Le principe des néonicotinoïdes est de s’incorporer à la sève de la plante, d’où son appellation de « systémique ». On le retrouve alors partout : feuillage, nectar et pollen. Il attaque le système nerveux des insectes présents dans quasiment tout ce que l'homme sème et récolte. Mais cette famille de molécules ne fait pas la différence entre une chenille et une abeille. …. Même si elles ne sont pas en contact avec une dose immédiatement létale, l’impact est considérable : les néonicotinoïdes agissent sur la capacité à butiner qui implique la mobilité, l’apprentissage et la mémoire ainsi que l’orientation et la communication. Ils affectent aussi l’interaction nourrisseuse et larve, la reproduction.
 
7 substances néonicotinoïdes sont (ou ont été) exploitées depuis leur introduction sur le marché dans les années 90. 5 sont interdites en France depuis 2018 avec une dérogation accordée jusqu’en 2023, pour les betteraviers. 2 sont donc encore autorisées : on les retrouve dans les médicaments vétérinaires comme les traitements contre les puces des animaux de compagnie et les produits biocides tels que les traitements des bâtiments d’élevage ou les appâts contre les nuisibles pour les usages domestiques.

 

« Ces produits sont donc pour la plupart désormais interdits en France. Mais vu ce qui m’est arrivé cet été, on a le droit d’être sceptique…
 
J’ai perdu 4 ruches à cause des pesticides.

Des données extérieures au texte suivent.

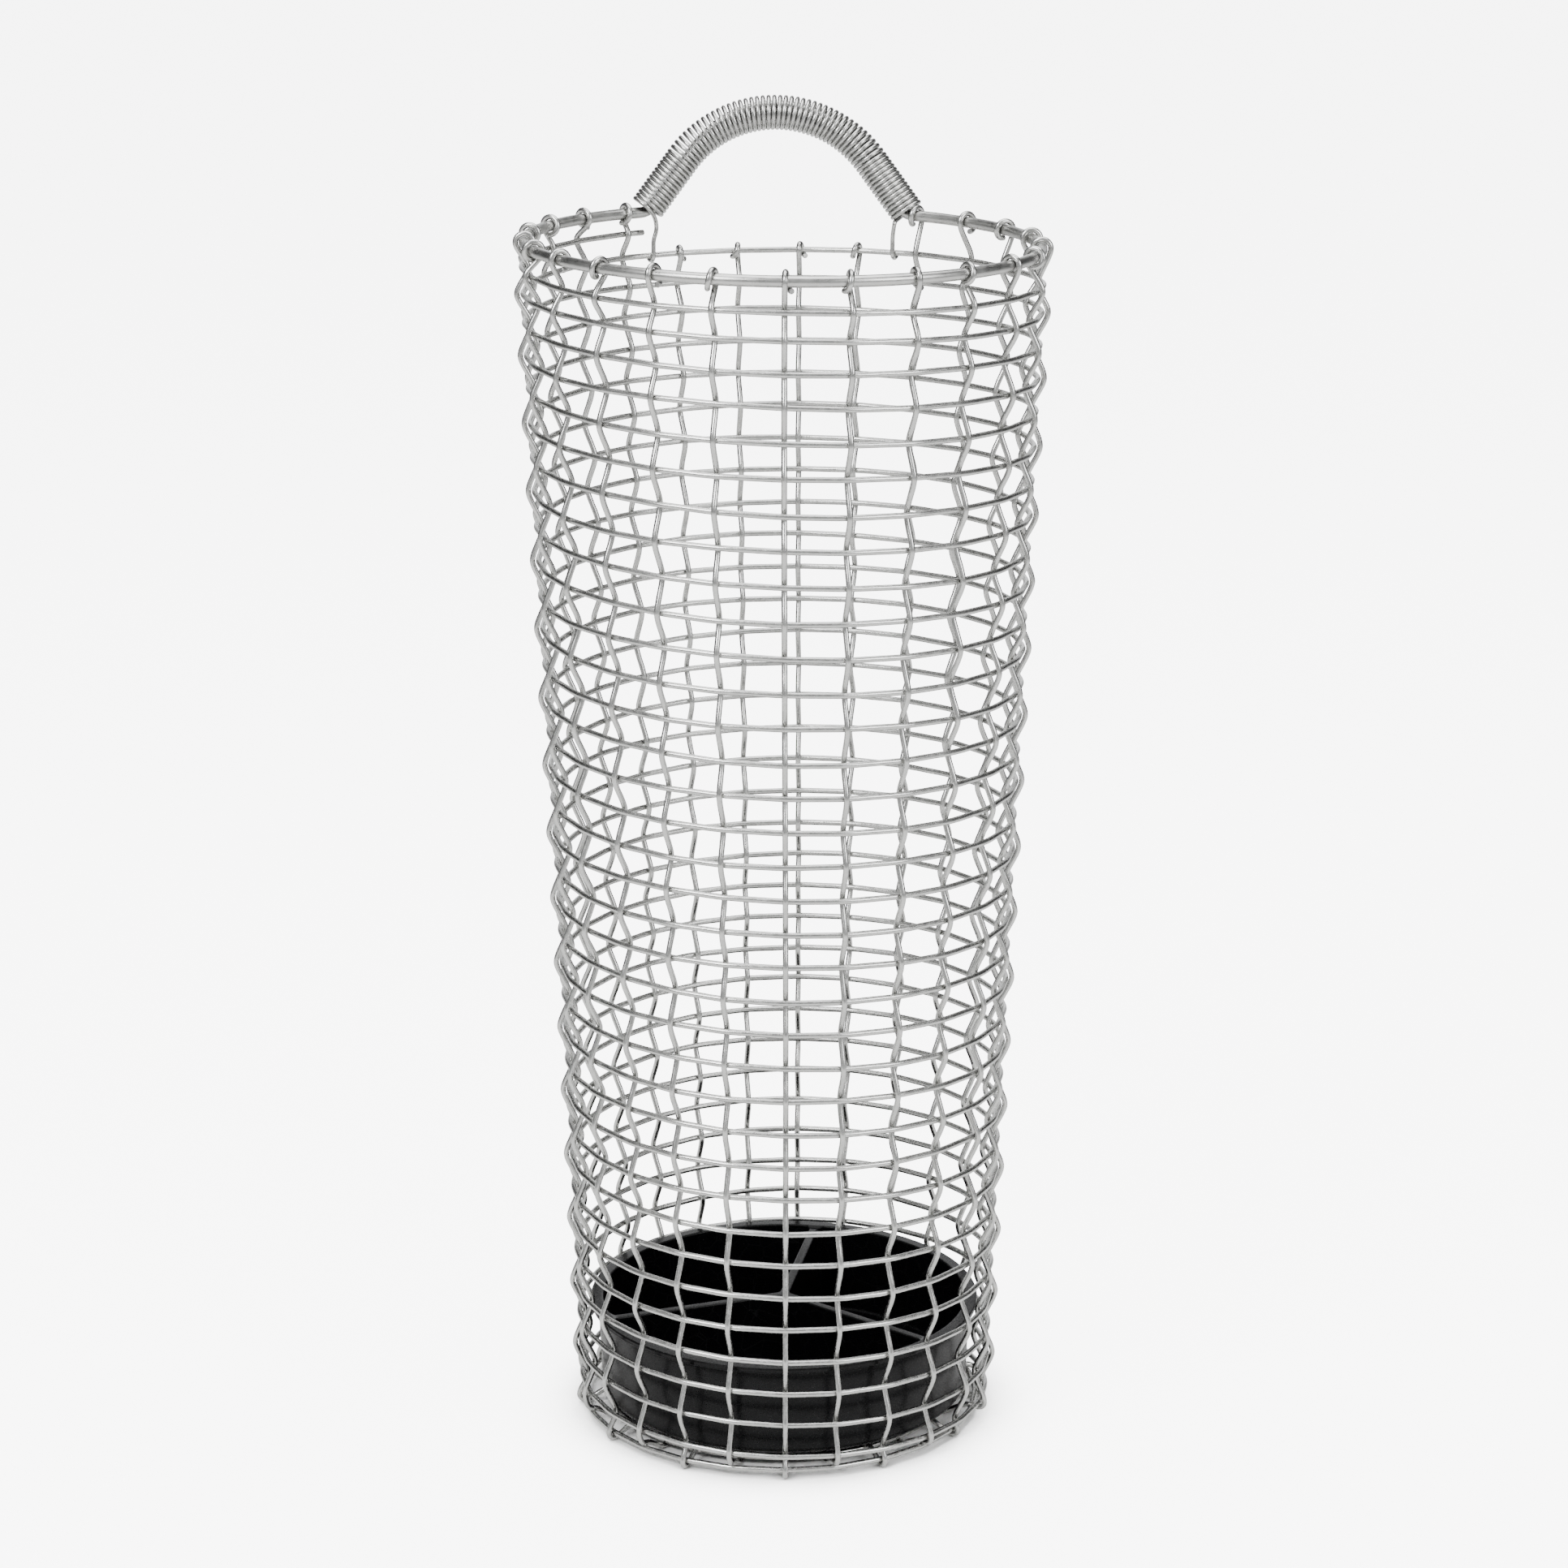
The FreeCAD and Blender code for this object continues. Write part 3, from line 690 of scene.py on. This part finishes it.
# %% The outline of one compartment
def arc(centre, radius, first, last, steps):
    """Points of a flat arc between two angles in degrees, both ends included."""
    angles = np.radians(np.linspace(first, last, steps + 1))
    return [centre + radius * np.array((math.cos(a), math.sin(a))) for a in angles]


def compartment(rib_half, wall, fillet):
    """The rounded sector between two dividers, counter-clockwise, its middle along +X.

    It runs round the lower far corner, the wall and the upper far corner, in along the upper
    divider, round the inner corner and out along the lower divider.
    """
    offset = rib_half + fillet
    reach = math.sqrt((wall - fillet) ** 2 - offset**2)
    rib_way, rib_normal = np.array((SECTOR_COS, -SECTOR_SIN)), np.array((SECTOR_SIN, SECTOR_COS))
    lower = rib_way * reach + rib_normal * offset
    upper = lower * (1, -1)
    swing = -math.degrees(math.atan2(lower[1], lower[0]))
    apex = np.array((offset / SECTOR_SIN, 0))
    turned_out = 90 + HALF_SECTOR
    outline = arc(lower, fillet, -turned_out, -swing, CORNER_STEPS)
    outline += arc(np.zeros(2), wall, -swing, swing, ARC_STEPS)[1:-1]
    outline += arc(upper, fillet, swing, turned_out, CORNER_STEPS)
    inner = arc(apex, fillet, turned_out, 360 - turned_out, CORNER_STEPS)
    outline += [outline[-1] + (inner[0] - outline[-1]) * i / SIDE_STEPS for i in range(1, SIDE_STEPS)]
    outline += inner
    outline += [inner[-1] + (outline[0] - inner[-1]) * i / SIDE_STEPS for i in range(1, SIDE_STEPS)]
    return np.array(outline)


def compartment_rings():
    """(rib half width, wall radius, corner fillet, height) from the top edge down to the floor."""
    rings = []
    for step in range(ROUND_STEPS + 1):
        angle = math.pi / 2 * step / ROUND_STEPS
        back = EDGE_ROUND * (1 - math.sin(angle))
        down = EDGE_ROUND * (1 - math.cos(angle))
        rings.append((RIB_HALF - back, INNER_RADIUS + back, CORNER_FILLET + back, DISH_TOP - down))
    floor = DISH_FOOT + DISH_FLOOR
    for step in range(ROUND_STEPS + 1):
        angle = math.pi / 2 * step / ROUND_STEPS
        inward = FLOOR_FILLET * (1 - math.cos(angle))
        height = floor + FLOOR_FILLET * (1 - math.sin(angle))
        wall = INNER_RADIUS - TAPER - inward
        rings.append((RIB_HALF + RIB_DRAFT + inward, wall, CORNER_FILLET - inward, height))
    return rings


def outside_profile():
    """(radius, height) of the outside, from the lip's top out, down the wall and in underneath."""
    wall_top = INNER_RADIUS + DISH_WALL
    under = DISH_TOP - LIP_THICKNESS
    profile = [(INNER_RADIUS + 2 * EDGE_ROUND, DISH_TOP)]
    for first, centre_height in ((90, DISH_TOP - EDGE_ROUND), (0, under + EDGE_ROUND)):
        for step in range(ROUND_STEPS + 1):
            angle = math.radians(first - 90 * step / ROUND_STEPS)
            centre = LIP_RADIUS - EDGE_ROUND
            profile.append((centre + EDGE_ROUND * math.cos(angle),
                            centre_height + EDGE_ROUND * math.sin(angle)))
    profile += [(wall_top + out * EDGE_ROUND, under - down * EDGE_ROUND) for out, down in UNDER_LIP]
    foot = wall_top - TAPER - FOOT_ROUND
    for step in range(ROUND_STEPS * 2 + 1):
        angle = math.radians(-90 * step / (ROUND_STEPS * 2))
        profile.append((foot + FOOT_ROUND * math.cos(angle),
                        DISH_FOOT + FOOT_ROUND * (1 + math.sin(angle))))
    return profile + [(foot * UNDERSIDE_SHARE, DISH_FOOT)]


# %% The dish as one mesh
points, faces = [], []


def add_points(places):
    points.extend(tuple(place) for place in places)
    return list(range(len(points) - len(places), len(points)))


def bridge(first, second):
    """Quads between two loops of the same length."""
    for i in range(len(first)):
        after = (i + 1) % len(first)
        faces.append((first[i], first[after], second[after], second[i]))


def drop_at(place):
    """How far below the lip a top edge is. The dividers' tops are lower, with a soft step."""
    fade = min(1, max(0, (INNER_RADIUS - np.linalg.norm(place)) / RIB_FADE))
    return RIB_DROP * fade * fade * (3 - 2 * fade)


top_loops = []
for number in range(RIBS):
    turn = math.radians(RIB_AZIMUTH + HALF_SECTOR + number * 360 / RIBS)
    spin = np.array(((math.cos(turn), math.sin(turn)), (-math.sin(turn), math.cos(turn))))
    loops = []
    for depth, (rib_half, wall, fillet, height) in enumerate(compartment_rings()):
        outline = compartment(rib_half, wall, fillet) @ spin
        lowered = [drop_at(place) if depth <= ROUND_STEPS else 0 for place in outline]
        loops.append(add_points([(*place, height - drop) for place, drop in zip(outline, lowered)]))
    for first, second in zip(loops, loops[1:]):
        bridge(first, second)
    faces.append(tuple(loops[-1]))
    top_loops.append(loops[0])

corner = CORNER_STEPS
wall_end = corner + ARC_STEPS
side_end = wall_end + corner + SIDE_STEPS
apex_end = side_end + corner
lip_loop, hub_loop = [], []
for number in range(RIBS):
    here, beyond = top_loops[number], top_loops[(number + 1) % RIBS]
    # the divider's top runs from the lip in to the middle, between two compartments
    near_side = here[wall_end:side_end + 1]
    far_side = (beyond[apex_end:] + beyond[:corner + 1])[::-1]
    rows = []
    for left, right in zip(near_side, far_side):
        start, end = np.array(points[left]), np.array(points[right])
        between = [start + (end - start) * i / RIB_CROSS_STEPS for i in range(1, RIB_CROSS_STEPS)]
        rows.append([left] + add_points(between) + [right])
    for outer, inner in zip(rows, rows[1:]):
        for i in range(RIB_CROSS_STEPS):
            faces.append((outer[i], outer[i + 1], inner[i + 1], inner[i]))
    lip_loop += here[corner:wall_end] + rows[0][:-1]
    hub_loop += here[apex_end:side_end:-1] + rows[-1][:-1]
faces.append(tuple(hub_loop))

last_loop = lip_loop
for radius, height in outside_profile():
    around = [unit(np.array(points[i][:2])) * radius for i in lip_loop]
    loop = add_points([(*place, height) for place in around])
    bridge(last_loop, loop)
    last_loop = loop
faces.append(tuple(last_loop))

dish_mesh = bpy.data.meshes.new("drip_dish_moulding")
dish_mesh.from_pydata((np.array(points) * MM).tolist(), [], faces)
tidy = bmesh.new()
tidy.from_mesh(dish_mesh)
bmesh.ops.recalc_face_normals(tidy, faces=tidy.faces)
tidy.to_mesh(dish_mesh)
tidy.free()
dish_mesh.polygons.foreach_set("use_smooth", [True] * len(dish_mesh.polygons))
dish = bpy.data.objects.new("drip_dish_moulding", dish_mesh)
bpy.context.scene.collection.objects.link(dish)
flat_stays_flat = dish.modifiers.new("flat_stays_flat", "WEIGHTED_NORMAL")
flat_stays_flat.keep_sharp = True
print("dish faces:", len(dish_mesh.polygons))

# %% [markdown]
# ## Moulded polystyrene
# The plastic is black all through. The mould was polished but not to a mirror, so the surface has
# a soft gloss with a faint orange peel, bumps about 2 mm wide. Umbrella tips leave pale scuffs,
# and those are drawn as thin crossing marks, about 9 mm apart, broken up by a finer grit.

# %% Black plastic
PEEL_WIDTH = 2.0
SCUFF_SPACING = 9.0
GRIT_WIDTH = 0.35
SCUFF_EDGE = 0.02
PEEL_DEPTH, GRIT_DEPTH = 0.08, 0.02


def moulded_black_plastic():
    material, tree, shader = new_material("moulded_black_polystyrene")
    place = add(tree, "ShaderNodeTexCoord")
    peel = add(tree, "ShaderNodeTexNoise",
               {"Vector": place.outputs["Object"], "Scale": 1 / (PEEL_WIDTH * MM), "Detail": 2.0})
    grit = add(tree, "ShaderNodeTexNoise",
               {"Vector": place.outputs["Object"], "Scale": 1 / (GRIT_WIDTH * MM), "Detail": 2.0})
    cells = add(tree, "ShaderNodeTexVoronoi",
                {"Vector": place.outputs["Object"], "Scale": 1 / (SCUFF_SPACING * MM)},
                feature="DISTANCE_TO_EDGE")
    marks = add(tree, "ShaderNodeMapRange",
                {"Value": cells.outputs["Distance"], "From Min": 0.0, "From Max": SCUFF_EDGE,
                 "To Min": 1.0, "To Max": 0.0})
    worn = add(tree, "ShaderNodeMath",
               {0: marks.outputs["Result"], 1: grit.outputs["Fac"]}, operation="MULTIPLY")
    colour = add(tree, "ShaderNodeMix", {"Factor": worn.outputs["Value"]}, data_type="RGBA")
    colour.inputs[6].default_value = linear("#050506")
    colour.inputs[7].default_value = linear("#1e1e1f")
    rough = add(tree, "ShaderNodeMapRange",
                {"Value": grit.outputs["Fac"], "From Min": 0.3, "From Max": 0.7,
                 "To Min": 0.22, "To Max": 0.34})
    peel_bump = add(tree, "ShaderNodeBump",
                    {"Height": peel.outputs["Fac"], "Strength": 0.4, "Distance": PEEL_DEPTH * MM})
    grit_bump = add(tree, "ShaderNodeBump",
                    {"Height": grit.outputs["Fac"], "Strength": 0.3, "Distance": GRIT_DEPTH * MM,
                     "Normal": peel_bump.outputs["Normal"]})
    shader.inputs["IOR"].default_value = 1.55
    shader.inputs["Specular IOR Level"].default_value = 0.13
    tree.links.new(colour.outputs[2], shader.inputs["Base Color"])
    tree.links.new(rough.outputs["Result"], shader.inputs["Roughness"])
    tree.links.new(grit_bump.outputs["Normal"], shader.inputs["Normal"])
    return material


dish.data.materials.append(moulded_black_plastic())
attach(dish, "drip_dish")
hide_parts("drip_dish")

# %% [markdown]
# ## The studio
# Shiny wire shows the room more than itself. Two soft boxes in front draw the bright line along
# each wire, a wide one above lights its upper side, and the dim back of the room gives the darker
# edges that make it read as round.
#
# The floor is a lit white sheet. To the camera it glows, so that the stand is seen against white,
# and the glow fades where the foot of the stand is close above it, which is a painted contact
# shadow. The wires see the same floor as plain white paint.

# %% Floor
FLOOR_HALF = 14.0
FLOOR_GLOW = 6.5
SHADOW_REACH = 45 * MM
COVERED, OPEN = 0.25, 0.97
floor_mesh = bpy.data.meshes.new("studio_floor")
floor_mesh.from_pydata([(-FLOOR_HALF, -FLOOR_HALF, 0), (FLOOR_HALF, -FLOOR_HALF, 0),
                        (FLOOR_HALF, FLOOR_HALF, 0), (-FLOOR_HALF, FLOOR_HALF, 0)], [], [(0, 1, 2, 3)])
floor = bpy.data.objects.new("studio_floor", floor_mesh)
bpy.context.scene.collection.objects.link(floor)
paint, paint_tree, paint_shader = new_material("matt_white_paint")
paint_place = add(paint_tree, "ShaderNodeTexCoord")
roller = add(paint_tree, "ShaderNodeTexNoise",
             {"Vector": paint_place.outputs["Object"], "Scale": 3.0, "Detail": 3.0})
paint_colour = add(paint_tree, "ShaderNodeMix", {"Factor": roller.outputs["Fac"]}, data_type="RGBA")
paint_colour.inputs[6].default_value = linear("#f4f4f3")
paint_colour.inputs[7].default_value = linear("#f7f7f6")
paint_tree.links.new(paint_colour.outputs[2], paint_shader.inputs["Base Color"])
paint_shader.inputs["Roughness"].default_value = 0.8
paint_shader.inputs["Emission Color"].default_value = linear("#ffffff")
seen = add(paint_tree, "ShaderNodeLightPath")
# painted contact shadow: the camera-only glow dims where the stand covers the floor
open_sky = add(paint_tree, "ShaderNodeAmbientOcclusion", {"Distance": SHADOW_REACH}, samples=8)
glow_with_painted_shadow = add(paint_tree, "ShaderNodeMapRange",
                  {"Value": open_sky.outputs["AO"], "From Min": COVERED, "From Max": OPEN,
                   "To Min": 0.0, "To Max": FLOOR_GLOW}, interpolation_type="SMOOTHSTEP")
glow = add(paint_tree, "ShaderNodeMath",
           {0: seen.outputs["Is Camera Ray"], 1: glow_with_painted_shadow.outputs["Result"]}, operation="MULTIPLY")
paint_tree.links.new(glow.outputs["Value"], paint_shader.inputs["Emission Strength"])
floor_mesh.materials.append(paint)

# %% Lights
MIDDLE = Vector((0, 0, 0.3))


def softbox(name, place, width, power):
    light = bpy.data.lights.new(name, "AREA")
    light.size = width
    light.energy = power
    lamp = bpy.data.objects.new(name, light)
    lamp.location = place
    lamp.rotation_euler = (MIDDLE - Vector(place)).to_track_quat("-Z", "Y").to_euler()
    bpy.context.scene.collection.objects.link(lamp)


softbox("key_softbox", (-1.2, -1.5, 1.9), 1.0, 60)
softbox("fill_softbox", (1.5, -1.2, 1.3), 1.0, 26)
softbox("top_softbox", (0.1, 0.3, 2.6), 2.2, 80)

# the room is bright on the camera's side and dim behind the stand, but for the far end of the sheet
FRONT_LEVEL, BACK_LEVEL, SHEET_LEVEL = 0.7, 0.10, 2.0
FRONT_ENDS, BACK_STARTS = -0.7, 0.4
SHEET_STARTS, SHEET_FULL = 0.86, 0.95
room = bpy.data.worlds.new("pale_room")
room.use_nodes = True
room_tree = room.node_tree
background = room_tree.nodes["Background"]
background.inputs["Color"].default_value = linear("#f2f3f4")
towards = add(room_tree, "ShaderNodeTexCoord")
along = add(room_tree, "ShaderNodeSeparateXYZ", {"Vector": towards.outputs["Generated"]})
front = add(room_tree, "ShaderNodeMapRange",
            {"Value": along.outputs["Y"], "From Min": FRONT_ENDS, "From Max": BACK_STARTS,
             "To Min": FRONT_LEVEL, "To Max": BACK_LEVEL})
sheet_end = add(room_tree, "ShaderNodeMapRange",
                {"Value": along.outputs["Y"], "From Min": SHEET_STARTS, "From Max": SHEET_FULL,
                 "To Min": 0.0, "To Max": SHEET_LEVEL})
level = add(room_tree, "ShaderNodeMath", {0: front.outputs["Result"], 1: sheet_end.outputs["Result"]})
looked_at = add(room_tree, "ShaderNodeLightPath")
brightness = add(room_tree, "ShaderNodeMix",
                 {"Factor": looked_at.outputs["Is Camera Ray"], 2: level.outputs["Value"], 3: FLOOR_GLOW})
room_tree.links.new(brightness.outputs[0], background.inputs["Strength"])
bpy.context.scene.world = room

Quand on sait qu’il y a en moyenne 50 000 individus dans une ruche, ce sont donc 200 000 abeilles qui sont mortes. Les signes sont clairs en cas d’empoisonnement : elles commencent par être stressées, elles s’agitent dans tous les sens, elles tremblent, tirent la langue et meurent.
 
Je voulais avoir des certitudes concernant l’empoisonnement de mes ruches, j’ai donc fait faire une analyse par l’Office de Mortalité des Abeilles et le verdict est tombé : empoisonnement par pesticide, et pas n’importe lequel : un pesticide interdit en France ! Si on ne le savait pas déjà, il est donc clair que certaines personnes peu scrupuleuses continuent à s’approvisionner et à utiliser des produits dangereux pour les abeilles et aussi pour l’homme car ils persistent dans les produits de la ruche (miel, cire).
 
C’est impossible de se protéger contre ces poisons. Au moment de la floraison des arbres, les abeilles se ruent sur le pollen et le nectar dans un rayon de 3km. Si elles butinent des plantes infectées par un pesticide, elles le répandent dans toute la ruche quand elles rentrent.
 
On avance dans la règlementation, aussi bien pour les particuliers que les professionnels, mais force est de constater que certains passent encore outre : achats à l’étranger, sur internet ou utilisation de stocks désormais interdits qui auraient dû être amenés en déchetterie.
 
En attendant, pour les produits autorisés, certaines bonnes pratiques déjà obligatoires pour les agriculteurs, peuvent aider les apiculteurs et protéger les abeilles (cf supra).